--- Begin Entries shown ---
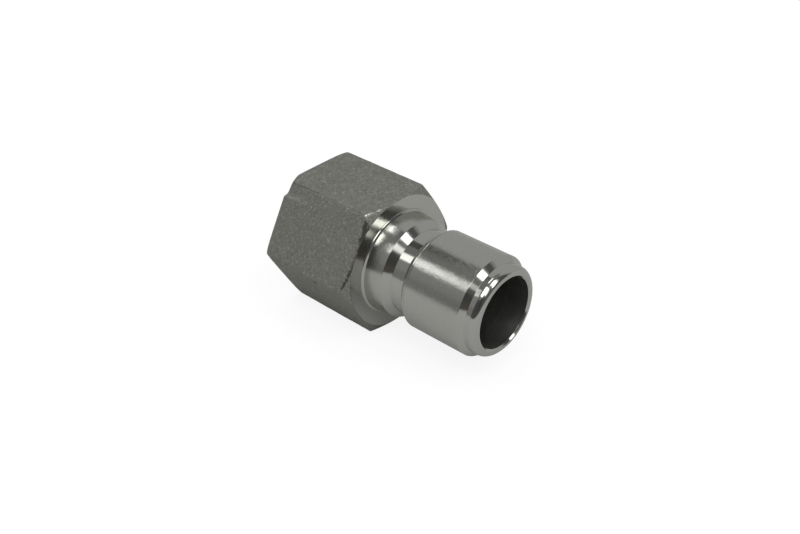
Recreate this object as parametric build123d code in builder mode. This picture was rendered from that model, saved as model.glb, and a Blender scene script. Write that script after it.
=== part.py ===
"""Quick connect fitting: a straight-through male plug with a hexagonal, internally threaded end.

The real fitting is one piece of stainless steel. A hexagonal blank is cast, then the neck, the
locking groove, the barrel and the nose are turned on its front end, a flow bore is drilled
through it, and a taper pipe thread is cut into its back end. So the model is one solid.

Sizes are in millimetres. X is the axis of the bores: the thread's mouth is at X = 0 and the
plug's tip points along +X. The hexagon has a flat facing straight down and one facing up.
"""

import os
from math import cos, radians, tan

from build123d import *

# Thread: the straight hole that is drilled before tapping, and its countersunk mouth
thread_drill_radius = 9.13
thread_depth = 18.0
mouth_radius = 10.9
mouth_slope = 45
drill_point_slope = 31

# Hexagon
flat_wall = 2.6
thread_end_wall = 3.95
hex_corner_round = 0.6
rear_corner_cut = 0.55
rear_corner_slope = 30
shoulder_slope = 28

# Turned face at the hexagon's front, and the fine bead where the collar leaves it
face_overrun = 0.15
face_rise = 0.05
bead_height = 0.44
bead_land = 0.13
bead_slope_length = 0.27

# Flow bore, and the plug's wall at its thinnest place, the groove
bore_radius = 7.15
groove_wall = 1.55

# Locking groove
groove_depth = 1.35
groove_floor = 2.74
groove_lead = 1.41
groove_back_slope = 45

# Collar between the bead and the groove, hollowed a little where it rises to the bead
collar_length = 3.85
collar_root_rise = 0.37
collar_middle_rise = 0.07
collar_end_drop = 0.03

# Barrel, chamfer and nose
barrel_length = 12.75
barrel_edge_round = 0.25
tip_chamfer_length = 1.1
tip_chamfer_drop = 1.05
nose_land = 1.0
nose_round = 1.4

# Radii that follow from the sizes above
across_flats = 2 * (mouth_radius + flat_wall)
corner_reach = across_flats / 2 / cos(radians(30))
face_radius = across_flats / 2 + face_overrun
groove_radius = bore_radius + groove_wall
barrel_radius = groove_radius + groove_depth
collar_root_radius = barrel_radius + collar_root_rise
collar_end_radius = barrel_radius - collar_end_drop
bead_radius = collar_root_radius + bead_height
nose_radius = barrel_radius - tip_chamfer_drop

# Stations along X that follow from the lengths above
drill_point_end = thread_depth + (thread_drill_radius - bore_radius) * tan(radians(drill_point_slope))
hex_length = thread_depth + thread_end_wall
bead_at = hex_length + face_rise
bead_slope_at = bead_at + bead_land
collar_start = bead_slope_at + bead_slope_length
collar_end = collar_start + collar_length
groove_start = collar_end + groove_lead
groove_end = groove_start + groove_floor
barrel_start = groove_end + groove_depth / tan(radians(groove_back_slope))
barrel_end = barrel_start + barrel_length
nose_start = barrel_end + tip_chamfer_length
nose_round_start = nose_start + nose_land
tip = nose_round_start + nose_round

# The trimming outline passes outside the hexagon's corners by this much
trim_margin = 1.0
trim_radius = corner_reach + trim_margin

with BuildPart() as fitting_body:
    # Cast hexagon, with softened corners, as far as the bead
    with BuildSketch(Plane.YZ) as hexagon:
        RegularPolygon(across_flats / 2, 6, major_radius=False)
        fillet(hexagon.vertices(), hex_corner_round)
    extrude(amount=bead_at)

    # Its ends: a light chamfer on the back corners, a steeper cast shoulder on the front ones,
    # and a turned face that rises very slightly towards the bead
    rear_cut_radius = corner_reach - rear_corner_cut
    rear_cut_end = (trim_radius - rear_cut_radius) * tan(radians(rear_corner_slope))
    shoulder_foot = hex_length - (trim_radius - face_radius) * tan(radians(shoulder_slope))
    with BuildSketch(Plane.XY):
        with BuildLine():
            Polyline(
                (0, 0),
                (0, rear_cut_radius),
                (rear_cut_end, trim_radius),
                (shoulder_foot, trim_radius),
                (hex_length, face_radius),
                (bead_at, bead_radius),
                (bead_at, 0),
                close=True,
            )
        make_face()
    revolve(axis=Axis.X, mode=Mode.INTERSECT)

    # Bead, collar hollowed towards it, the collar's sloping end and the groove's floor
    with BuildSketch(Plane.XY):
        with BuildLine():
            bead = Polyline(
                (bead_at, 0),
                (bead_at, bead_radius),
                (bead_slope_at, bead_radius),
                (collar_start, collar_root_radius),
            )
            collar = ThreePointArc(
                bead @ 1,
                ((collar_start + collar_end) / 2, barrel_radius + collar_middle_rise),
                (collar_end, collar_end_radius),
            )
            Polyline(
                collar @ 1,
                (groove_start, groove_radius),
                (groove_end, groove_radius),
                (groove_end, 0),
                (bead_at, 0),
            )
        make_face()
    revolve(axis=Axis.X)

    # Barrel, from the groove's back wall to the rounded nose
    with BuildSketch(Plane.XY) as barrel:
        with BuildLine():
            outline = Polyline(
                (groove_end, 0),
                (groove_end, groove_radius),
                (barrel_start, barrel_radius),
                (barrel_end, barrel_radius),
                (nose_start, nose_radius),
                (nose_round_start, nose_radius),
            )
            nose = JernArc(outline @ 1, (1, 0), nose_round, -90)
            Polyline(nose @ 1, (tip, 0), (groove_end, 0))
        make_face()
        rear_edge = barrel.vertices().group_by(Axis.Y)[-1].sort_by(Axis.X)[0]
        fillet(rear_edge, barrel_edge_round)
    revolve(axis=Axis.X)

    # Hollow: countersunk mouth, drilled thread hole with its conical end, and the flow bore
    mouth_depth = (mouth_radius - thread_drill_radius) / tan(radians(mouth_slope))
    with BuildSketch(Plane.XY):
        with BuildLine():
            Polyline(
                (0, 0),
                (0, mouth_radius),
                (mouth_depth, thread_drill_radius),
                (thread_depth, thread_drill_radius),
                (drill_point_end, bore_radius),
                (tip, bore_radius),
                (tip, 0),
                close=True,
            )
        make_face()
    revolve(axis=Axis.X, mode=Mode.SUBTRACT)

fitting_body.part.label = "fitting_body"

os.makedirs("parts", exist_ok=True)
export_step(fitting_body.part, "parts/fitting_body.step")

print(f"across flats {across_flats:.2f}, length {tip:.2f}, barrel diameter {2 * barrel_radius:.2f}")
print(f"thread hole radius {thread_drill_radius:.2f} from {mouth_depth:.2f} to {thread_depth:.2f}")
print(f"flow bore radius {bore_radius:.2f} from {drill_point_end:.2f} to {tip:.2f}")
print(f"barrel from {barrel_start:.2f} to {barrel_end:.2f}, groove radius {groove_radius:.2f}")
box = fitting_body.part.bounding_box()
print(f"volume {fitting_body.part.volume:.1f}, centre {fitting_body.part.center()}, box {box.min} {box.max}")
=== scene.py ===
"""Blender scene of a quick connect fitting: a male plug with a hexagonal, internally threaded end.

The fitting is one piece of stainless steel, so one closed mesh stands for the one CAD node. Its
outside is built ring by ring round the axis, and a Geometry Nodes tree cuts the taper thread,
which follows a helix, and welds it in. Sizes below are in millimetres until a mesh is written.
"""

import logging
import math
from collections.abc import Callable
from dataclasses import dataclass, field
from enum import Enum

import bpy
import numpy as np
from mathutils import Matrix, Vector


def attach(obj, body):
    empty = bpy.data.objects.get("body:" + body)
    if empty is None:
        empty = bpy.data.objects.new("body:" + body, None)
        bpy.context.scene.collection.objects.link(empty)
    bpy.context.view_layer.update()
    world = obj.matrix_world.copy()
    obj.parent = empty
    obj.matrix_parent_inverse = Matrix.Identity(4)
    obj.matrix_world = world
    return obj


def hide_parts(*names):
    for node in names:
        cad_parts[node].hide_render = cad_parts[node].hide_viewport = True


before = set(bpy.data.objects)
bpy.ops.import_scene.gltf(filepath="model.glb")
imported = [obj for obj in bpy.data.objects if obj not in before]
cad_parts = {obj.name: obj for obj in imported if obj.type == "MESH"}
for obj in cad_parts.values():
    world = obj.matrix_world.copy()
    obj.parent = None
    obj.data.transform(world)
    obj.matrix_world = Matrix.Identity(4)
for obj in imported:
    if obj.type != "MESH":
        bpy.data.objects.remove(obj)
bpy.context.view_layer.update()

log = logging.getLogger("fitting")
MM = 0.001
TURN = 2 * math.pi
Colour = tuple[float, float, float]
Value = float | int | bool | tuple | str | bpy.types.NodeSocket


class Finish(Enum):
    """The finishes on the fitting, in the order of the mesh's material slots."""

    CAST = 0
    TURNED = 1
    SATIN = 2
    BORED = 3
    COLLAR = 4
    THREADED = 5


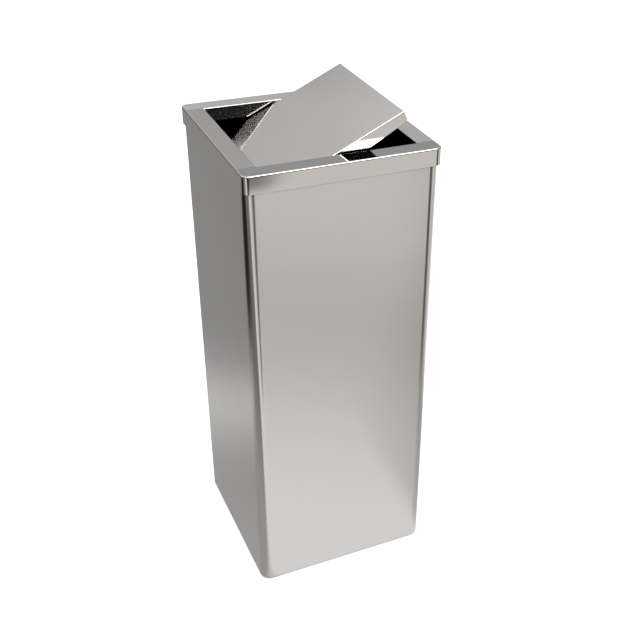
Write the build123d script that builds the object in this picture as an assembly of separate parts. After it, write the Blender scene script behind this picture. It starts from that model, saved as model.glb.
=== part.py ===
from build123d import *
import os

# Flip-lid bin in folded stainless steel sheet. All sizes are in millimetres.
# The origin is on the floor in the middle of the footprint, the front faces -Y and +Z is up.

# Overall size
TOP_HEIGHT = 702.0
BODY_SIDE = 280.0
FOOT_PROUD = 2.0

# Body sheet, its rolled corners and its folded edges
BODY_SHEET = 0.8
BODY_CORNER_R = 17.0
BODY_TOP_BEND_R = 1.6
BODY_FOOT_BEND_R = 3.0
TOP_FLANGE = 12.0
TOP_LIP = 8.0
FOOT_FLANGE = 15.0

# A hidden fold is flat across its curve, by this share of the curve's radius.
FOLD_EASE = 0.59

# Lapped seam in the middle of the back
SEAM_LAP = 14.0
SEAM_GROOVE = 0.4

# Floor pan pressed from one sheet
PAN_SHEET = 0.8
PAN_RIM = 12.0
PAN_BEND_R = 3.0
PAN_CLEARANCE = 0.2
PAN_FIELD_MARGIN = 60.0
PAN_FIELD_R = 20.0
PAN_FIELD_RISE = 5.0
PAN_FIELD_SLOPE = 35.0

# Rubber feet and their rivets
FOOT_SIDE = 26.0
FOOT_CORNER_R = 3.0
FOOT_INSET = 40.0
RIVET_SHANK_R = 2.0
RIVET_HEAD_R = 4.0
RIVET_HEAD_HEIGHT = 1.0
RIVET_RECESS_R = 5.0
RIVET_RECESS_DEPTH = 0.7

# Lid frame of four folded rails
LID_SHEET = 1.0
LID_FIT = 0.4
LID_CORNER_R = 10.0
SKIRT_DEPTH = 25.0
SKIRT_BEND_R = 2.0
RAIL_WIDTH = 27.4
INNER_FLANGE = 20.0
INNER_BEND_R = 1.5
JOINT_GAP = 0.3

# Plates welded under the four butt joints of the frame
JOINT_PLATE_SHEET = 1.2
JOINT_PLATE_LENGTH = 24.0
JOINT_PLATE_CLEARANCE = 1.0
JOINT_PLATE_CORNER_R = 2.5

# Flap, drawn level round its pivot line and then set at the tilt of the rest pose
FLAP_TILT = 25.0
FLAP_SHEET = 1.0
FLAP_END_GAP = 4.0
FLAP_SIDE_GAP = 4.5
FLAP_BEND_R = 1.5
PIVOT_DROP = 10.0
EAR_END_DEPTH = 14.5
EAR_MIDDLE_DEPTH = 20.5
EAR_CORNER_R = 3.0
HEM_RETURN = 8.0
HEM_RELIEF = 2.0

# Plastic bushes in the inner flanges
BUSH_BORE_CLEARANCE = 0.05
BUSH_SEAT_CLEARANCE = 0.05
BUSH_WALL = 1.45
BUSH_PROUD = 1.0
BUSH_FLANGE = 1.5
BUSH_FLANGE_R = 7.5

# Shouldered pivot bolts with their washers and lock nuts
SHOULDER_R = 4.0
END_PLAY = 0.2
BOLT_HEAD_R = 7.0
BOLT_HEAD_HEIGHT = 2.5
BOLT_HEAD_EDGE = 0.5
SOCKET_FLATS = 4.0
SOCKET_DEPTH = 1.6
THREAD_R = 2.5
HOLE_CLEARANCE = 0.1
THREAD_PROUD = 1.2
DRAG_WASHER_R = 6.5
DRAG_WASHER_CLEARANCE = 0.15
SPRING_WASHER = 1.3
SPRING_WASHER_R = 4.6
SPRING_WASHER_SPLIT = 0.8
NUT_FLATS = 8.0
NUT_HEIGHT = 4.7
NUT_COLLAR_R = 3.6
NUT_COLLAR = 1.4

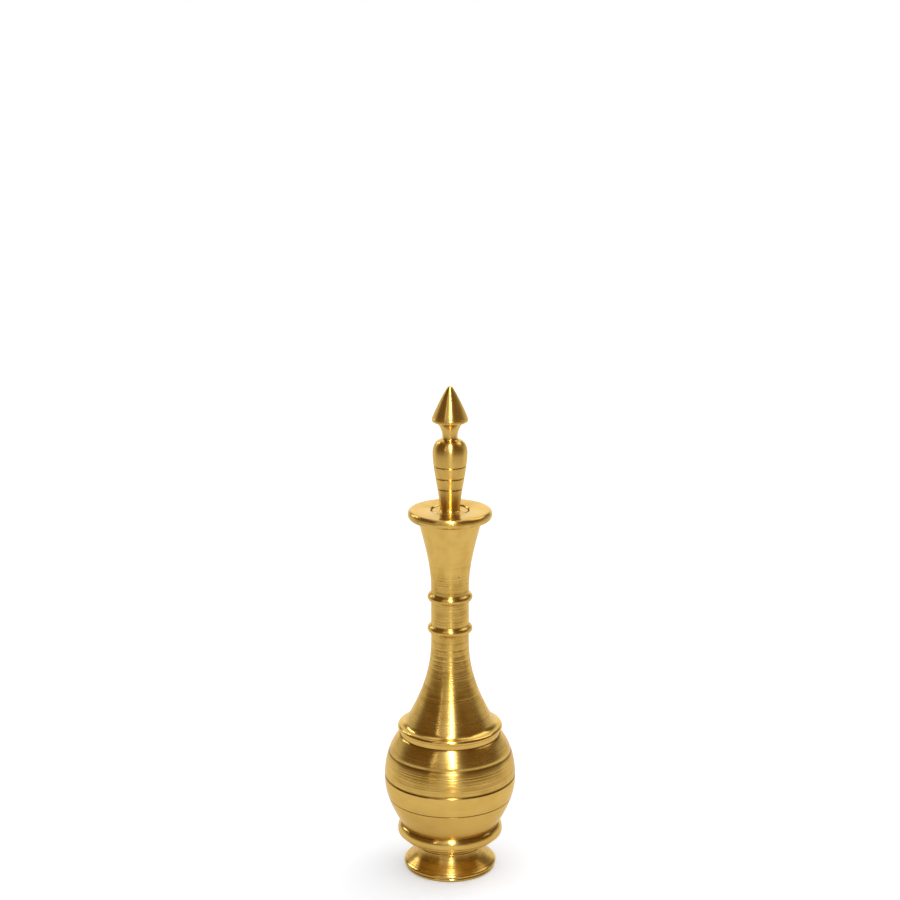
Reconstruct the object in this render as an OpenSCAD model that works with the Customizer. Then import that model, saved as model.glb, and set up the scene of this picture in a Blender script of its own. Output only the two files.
--- End Entries shown ---
Print, unaltered, every line from the beginning of the material down to the line with "through it, and".

Output:
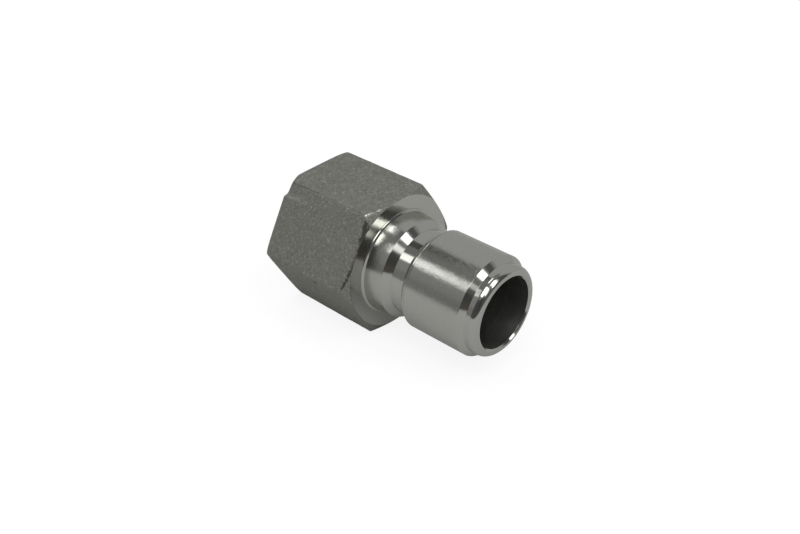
Recreate this object as parametric build123d code in builder mode. This picture was rendered from that model, saved as model.glb, and a Blender scene script. Write that script after it.
=== part.py ===
"""Quick connect fitting: a straight-through male plug with a hexagonal, internally threaded end.

The real fitting is one piece of stainless steel. A hexagonal blank is cast, then the neck, the
locking groove, the barrel and the nose are turned on its front end, a flow bore is drilled
through it, and a taper pipe thread is cut into its back end. So the model is one solid.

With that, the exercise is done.